Women leaders seem to have an insatiable desire to keep learning, which is a good thing. I was a teacher before I was a CEO and before I became a writer. Perhaps that’s why I’m now most passionate about teaching women in workshops and keynote speeches about how to use the 9 Ways “Power Tools” I share in “No Excuses.”

Women must learn to use the power we have in our hands if we are ever going to get a fair shake for ourselves and make the leadership contributions of which we are capable.

Womenetics: Can you explain what you mean in your book about women redefining power? Why is this important?

Feldt: I found in my research, in interviews with women across the country and by looking into my own experience, that many women have an outdated definition of power, created by men in a traditional hierarchical world. It’s the “power over.” And that’s not functional for men or women any more.

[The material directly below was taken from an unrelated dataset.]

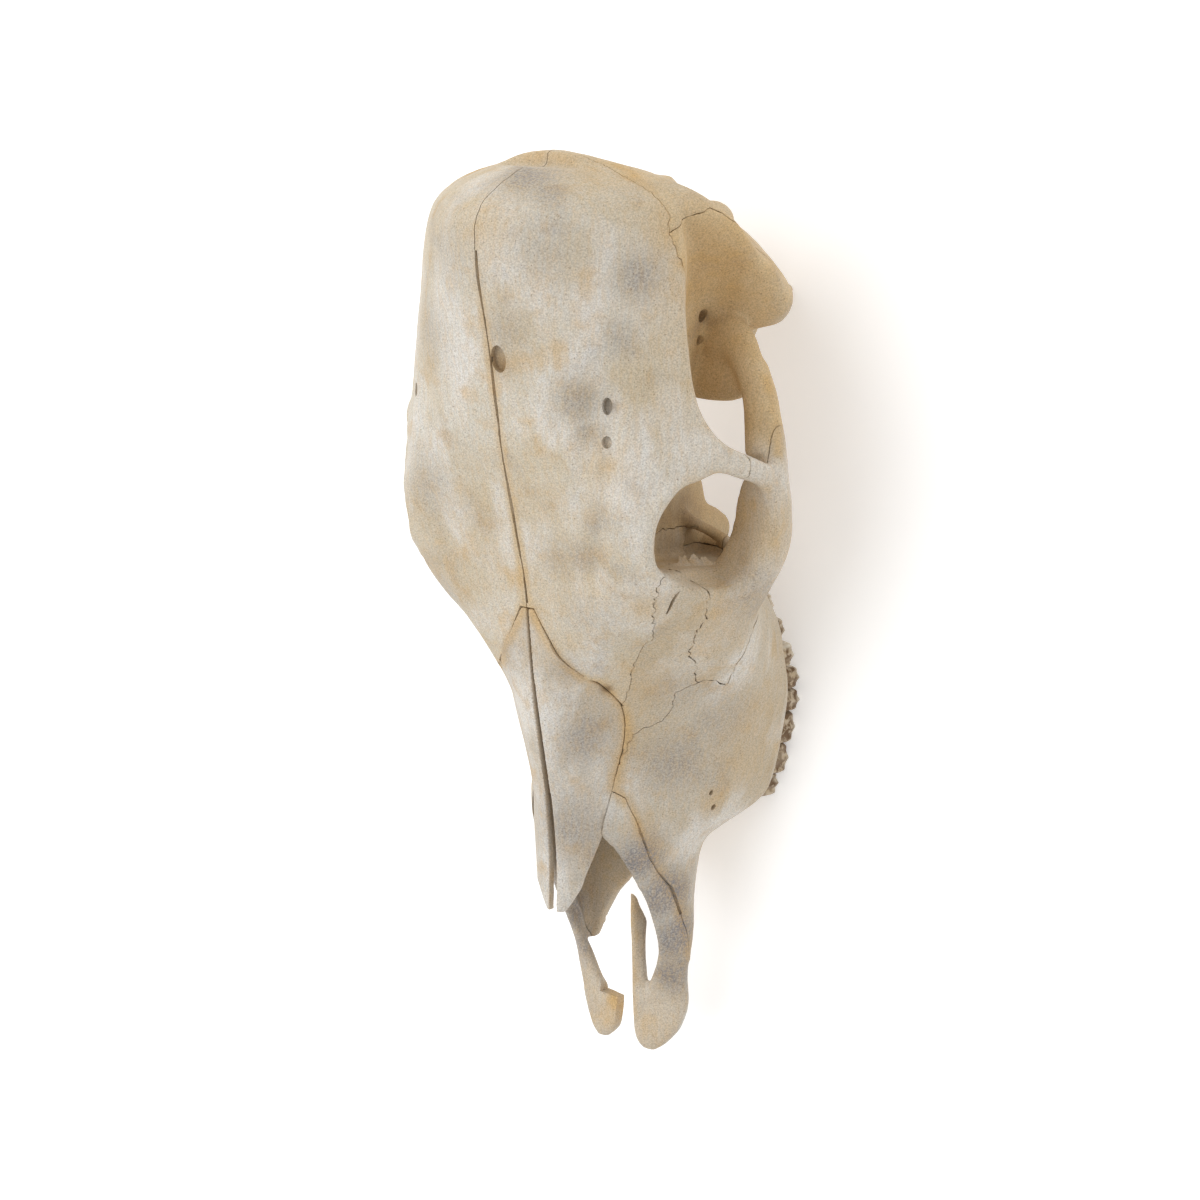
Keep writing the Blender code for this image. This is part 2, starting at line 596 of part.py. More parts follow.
def side_cell(side, outline, inner):
    start, end = signed(side, inner, FAR)
    return lambda margin, cutters: prism("cell", outline, start, end, cutters, margin=margin)


def temporal_cell(side):
    start, end = signed(side, TEMPORAL_INNER, FAR)
    arch = tuple((side * x, y) for x, y in ARCH_OUTLINE)

    def build(margin, cutters):
        wall = prism("cell", TEMPORAL_OUTLINE, start, end, cutters, margin=margin)
        band = prism("band", arch, *ARCH_BAND, cutters, axis="Z", margin=margin)
        boolean(wall, "UNION", band)
        bpy.data.objects.remove(band)
        return wall
    return build


def slab_cell(y_start, y_end, side=0):
    """A cell between two planes across the skull, of one side or of both."""
    outline = ((y_start, -10), (y_end, -10), (y_end, 240), (y_start, 240))
    start, end = signed(side, 0, FAR) if side else (-FAR, FAR)
    return lambda margin, cutters: prism("cell", outline, start, end, cutters, margin=margin)


def nasal(name, collection, side, margin=0):
    """One nasal bone: a thin arched plate from its tip to its rear point."""
    rings = []
    for y in NASAL_STATIONS:
        top, = value_at(NASAL_RIDGE, y)
        x, z = value_at(NASAL_SIDE, y)
        power, = value_at(NASAL_ARCH, y)
        tip = min(1, ((y - NASAL_TIP) / 16) ** 0.5)
        inner, = value_at(NASAL_INNER, y)
        outer = inner + (x - inner) * tip
        shares = [i / NASAL_STEPS for i in range(NASAL_STEPS + 1)]
        upper = [(inner + (outer - inner) * share, top - (top - z) * share**power) for share in shares]
        lower = [(px - margin, pz - NASAL_THICKNESS - margin) for px, pz in upper]
        lower[-1] = (outer - 1 + margin, z - NASAL_THICKNESS + 1 - 1.5 * margin)
        upper = [(px + margin, pz + margin) for px, pz in upper]
        upper[0] = (inner - margin, top + margin)
        ring = upper + lower[::-1]
        reach = margin * (y == NASAL_STATIONS[-1]) - margin * (y == NASAL_STATIONS[0])
        rings.append([(side * px, y + reach, pz) for px, pz in ring])
    return loft(name, rings, collection)


def cavity(collection):
    rings = []
    for y in CAVITY_STATIONS:
        top, middle, bottom = (value_at(line, y) for line in (CAVITY_TOP, CAVITY_MIDDLE, CAVITY_BOTTOM))
        floor, = value_at(CAVITY_FLOOR, y)
        wall = [tuple(p) for p in smooth_rows([top, middle, bottom], 3)]
        half = [(0, CAVITY_CEILING), (top[0], CAVITY_CEILING), *wall, (0, floor)]
        rings.append([(px, y, pz) for px, pz in mirrored(half)])
    return loft("cavity", rings, collection)


def teeth(collection, side):
    """The left or right cheek teeth: premolars of one lobe and molars of two."""
    made = []
    y = TOOTH_ROW[0][0]
    for number, (length, width) in enumerate(zip(TOOTH_LENGTHS, TOOTH_WIDTHS)):
        lobes = 1 if number < 3 else 2
        for lobe in range(lobes):
            middle = y + length * (lobe + 0.5) / lobes
            x, = value_at(TOOTH_ROW, middle)
            foot, = value_at(CHEWING_HEIGHT, middle)
            root, = value_at(ROOT_HEIGHT, middle)
            piece = bmesh.new()
            bmesh.ops.create_cone(
                piece, cap_ends=True, segments=10, radius1=0.5, radius2=0.42, depth=(root - foot),
            )
            bmesh.ops.scale(piece, verts=piece.verts, vec=(width, length / lobes * LOBE_OVERLAP, 1))
            bmesh.ops.translate(piece, verts=piece.verts, vec=(side * x, middle, (root + foot) / 2))
            bmesh.ops.scale(piece, verts=piece.verts, vec=(MM, MM, MM))
            mesh = bpy.data.meshes.new("tooth")
            piece.to_mesh(mesh)
            piece.free()
            made.append(add_object("tooth", mesh, collection))
        y += length
    return made


def cylinder(name, centre, radius, length, direction, collection):
    made = bmesh.new()
    bmesh.ops.create_cone(made, cap_ends=True, segments=24, radius1=radius, radius2=radius, depth=length)
    turn = Vector(direction).to_track_quat("Z", "Y").to_matrix().to_4x4()
    matrix = Matrix.Scale(MM, 4) @ Matrix.Translation(Vector(centre)) @ turn
    made.transform(matrix)
    mesh = bpy.data.meshes.new(name)
    made.to_mesh(mesh)
    made.free()
    return add_object(name, mesh, collection)


def fuse_skull(cutters):
    """The whole skull as one smooth body, without nasals and teeth."""
    blocks = [cranium(cutters), face(cutters), occiput(cutters), bar("skull_base", SKULL_BASE, cutters)]
    for side, tag in ((1, "left"), (-1, "right")):
        blocks += [
            cheekbone(f"cheekbone_{tag}", cutters, side),
            orbit_rim(f"rim_{tag}", cutters, side),
            bar(f"brow_bar_{tag}", BROW_BAR, cutters, side, up=(0.6, 0, 0.8)),
            bar(f"temporal_arch_{tag}", TEMPORAL_ARCH, cutters, side),
            bar(f"cheek_arch_{tag}", CHEEK_ARCH, cutters, side),
            bar(f"shelf_{tag}", SHELF, cutters, side),
            bar(f"jugular_process_{tag}", JUGULAR_PROCESS, cutters, side, up=(0, 1, 0)),
            bar(f"condyle_{tag}", CONDYLE, cutters, side, up=(0, 1, 0)),
            bar(f"ear_canal_{tag}", EAR_CANAL, cutters, side),
            bar(f"bulla_{tag}", BULLA, cutters, side),
            blade(f"orbit_wall_{tag}", ORBIT_WALL, cutters, side),
            blade(f"lacrimal_bulla_{tag}", LACRIMAL_BULLA, cutters, side),
            bar(f"orbit_strut_{tag}", ORBIT_STRUT, cutters, side),
            bar(f"tuber_{tag}", MAXILLARY_TUBER, cutters, side),
        ]
    skull = union("whole", blocks, cutters)
    notch = PALATE_NOTCH + tuple((-x, y) for x, y in PALATE_NOTCH[-2:0:-1])
    openings = [
        cavity(cutters),
        prism("palate_notch", notch, 0, NOTCH_TOP, cutters, axis="Z"),
        cylinder("foramen_magnum", FORAMEN_MAGNUM, FORAMEN_RADIUS, 90, (0, 1, 0), cutters),
    ]
    for opening in openings:
        boolean(skull, "DIFFERENCE", opening)
        bpy.data.objects.remove(opening)
    front = [
        blade("premaxilla", PREMAXILLA, cutters),
        blade("palatine_process", PALATINE_PROCESS, cutters),
        blade("premaxilla_broken", PREMAXILLA_BROKEN, cutters, -1),
    ]
    skull = union("skull", [skull, *front], cutters)
    soften(skull)
    return skull


def soften(skull):
    """Blends the blocks into one surface and thins its triangles."""
    fuse = skull.modifiers.new("fuse", "REMESH")
    fuse.mode = "VOXEL"
    fuse.voxel_size = VOXEL
    smooth = skull.modifiers.new("smooth", "SMOOTH")
    smooth.iterations = SMOOTHING_ROUNDS
    apply_modifiers(skull)
    keep_largest(skull)
    thin = skull.modifiers.new("thin", "DECIMATE")
    thin.ratio = BONE_TRIANGLES / len(skull.data.polygons)
    apply_modifiers(skull)


def stand_on_origin(skull):
    """Moves all bones together, so that the origin is the middle of the bounding box's underside."""
    corners = [v.co for bone in skull.objects for v in bone.data.vertices]
    low = [min(c[i] for c in corners) for i in range(3)]
    high = [max(c[i] for c in corners) for i in range(3)]
    shift = Vector((-(low[0] + high[0]) / 2, -(low[1] + high[1]) / 2, -low[2]))
    for bone in skull.objects:
        bone.data.transform(Matrix.Translation(shift))


def bone_material(name, colour):
    made = bpy.data.materials.new(name)
    made.use_nodes = True
    shader = made.node_tree.nodes["Principled BSDF"]
    shader.inputs["Base Color"].default_value = (*colour, 1)
    shader.inputs["Roughness"].default_value = BONE_ROUGHNESS
    shader.inputs["Metallic"].default_value = 0
    return made


def finish(skull):
    """Gives each bone its own colour and smooth shading."""
    for bone in skull.objects:
        kind = bone.name.split("_left")[0].split("_right")[0]
        bone.data.materials.clear()
        bone.data.materials.append(bone_material(bone.name, BONE_COLOURS[kind]))
        bone.data.shade_smooth()
        bone.data.set_sharp_from_angle(angle=math.radians(SHARP_ANGLE))


def main():
    clear_scene()
    skull = new_collection("cow_skull")
    cutters = new_collection("cutters")
    rest = fuse_skull(cutters)
    for side, tag in ((1, "left"), (-1, "right")):
        nasal(f"nasal_{tag}", skull, side)
        grown = nasal("grown", cutters, side, SEAM / MM)
        boolean(rest, "DIFFERENCE", grown)
        bpy.data.objects.remove(grown)
    keep_largest(rest)
    for side, tag in ((1, "left"), (-1, "right")):
        take(f"frontal_{tag}", rest, frontal_cell(side), skull, cutters)
        take(f"temporal_{tag}", rest, temporal_cell(side), skull, cutters)
        take(f"zygomatic_{tag}", rest, side_cell(side, ZYGOMATIC_OUTLINE, ZYGOMATIC_INNER), skull, cutters)
        take(f"lacrimal_{tag}", rest, side_cell(side, LACRIMAL_OUTLINE, 0), skull, cutters)
        take(f"premaxilla_{tag}", rest, side_cell(side, PREMAXILLA_OUTLINE, 0), skull, cutters)
    for side, tag in ((1, "left"), (-1, "right")):
        bone = take(f"maxilla_{tag}", rest, slab_cell(-FAR, FACE_REAR, side), skull, cutters)
        union(f"maxilla_{tag}", [bone, *teeth(cutters, side)], skull)
    take("skull_base", rest, slab_cell(FACE_REAR, BASE_REAR), skull, cutters)
    occipital = add_object("occiput", rest.data.copy(), skull)
    keep_largest(occipital)
    bpy.data.objects.remove(rest)
    stand_on_origin(skull)
    finish(skull)


main()
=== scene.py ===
# %% [markdown]
# # A cow skull, bone by bone
# The object is the life-size skull of a hornless cow without its lower jaw. It lies on its cheek teeth and
# on the two jugular processes behind them. A skull could be sculpted by hand, but here every form is drawn
# from a few named lines, so that each size can be read and changed. All lines are in millimetres: y runs
# from the nose (minus) to the poll (plus), x to the animal's left, and z up from the floor.

# %% Load the fixed frame
import math

import bmesh
import bpy
import numpy as np
from mathutils import Matrix, Vector, noise


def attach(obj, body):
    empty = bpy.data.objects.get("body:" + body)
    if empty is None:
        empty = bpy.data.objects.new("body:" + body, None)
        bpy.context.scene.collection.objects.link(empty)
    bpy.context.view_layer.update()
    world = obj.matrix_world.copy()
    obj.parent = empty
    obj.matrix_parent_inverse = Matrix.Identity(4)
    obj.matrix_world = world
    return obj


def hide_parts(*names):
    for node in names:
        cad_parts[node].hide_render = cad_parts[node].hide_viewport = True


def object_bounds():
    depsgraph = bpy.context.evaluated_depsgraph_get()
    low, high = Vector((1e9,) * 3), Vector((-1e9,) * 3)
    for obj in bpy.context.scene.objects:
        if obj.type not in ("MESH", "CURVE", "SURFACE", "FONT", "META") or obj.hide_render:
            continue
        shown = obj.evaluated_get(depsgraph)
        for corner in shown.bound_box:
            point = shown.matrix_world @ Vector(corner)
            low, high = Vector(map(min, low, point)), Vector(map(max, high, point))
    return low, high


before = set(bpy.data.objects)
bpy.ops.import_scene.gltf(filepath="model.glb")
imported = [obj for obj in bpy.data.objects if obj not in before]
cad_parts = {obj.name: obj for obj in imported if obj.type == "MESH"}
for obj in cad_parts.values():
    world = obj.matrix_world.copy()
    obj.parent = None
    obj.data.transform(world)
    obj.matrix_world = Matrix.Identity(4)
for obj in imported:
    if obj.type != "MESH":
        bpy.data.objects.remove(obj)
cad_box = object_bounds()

MM = 0.001
CENTRING = -2.91
SIDES = ((1, "left"), (-1, "right"))
print("bones in the frame:", len(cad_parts))

# %% [markdown]
# ## The camera
# The picture looks down on the skull from its left, with the poll at the top. The camera's right, up and
# back directions are written out, because the view is slightly rolled, and a roll is hard to read from
# angles.

# %% Camera
VIEW_RIGHT = Vector((0.8153258, 0.0598429, -0.5759015))
VIEW_UP = Vector((-0.1463469, 0.9836476, -0.1049764))
VIEW_BACK = Vector((0.5602021, 0.1698713, 0.8107511))
EYE = Vector((678.396, 221.968 + CENTRING, 1077.142)) * MM

view_data = bpy.data.cameras.new("skull_view")
view_data.sensor_width = 36
view_data.lens = 70.468
camera = bpy.data.objects.new("skull_view", view_data)
bpy.context.scene.collection.objects.link(camera)
turned = Matrix((VIEW_RIGHT, VIEW_UP, VIEW_BACK)).transposed().to_4x4()
camera.matrix_world = Matrix.Translation(EYE) @ turned
bpy.context.scene.camera = camera
print("camera height in metres:", round(camera.matrix_world.translation.z, 3))

# %% [markdown]
# ## Reading a line of the skull
# A line is a row of stations along y with one or more values each. Between stations a cubic Hermite curve
# keeps the line smooth. A second helper puts extra rows between given ones, for sections that are drawn as
# rings.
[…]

Women would tell me they don’t like the idea of power, and I realized they were talking about not wanting power over others. Why should they? Women have borne the brunt of that negative kind of power for millenia. It implies that power is a finite pie and if I take a piece, there’s less for you.

But once we redefined power as the more expansive “power to,” I would see women’s faces relax and they could wholeheartedly say, “Yes! I want that kind of power.” Power to is not a finite pie. The more there is, the more there can be, and I believe women inherently understand that concept. “Power to” is innovation. It’s how you make life better for your family, your company, the community or yourself.

“Power over” is oppression. “Power to” is leadership. Women will truly transform the world for much better when we redefine power in this way.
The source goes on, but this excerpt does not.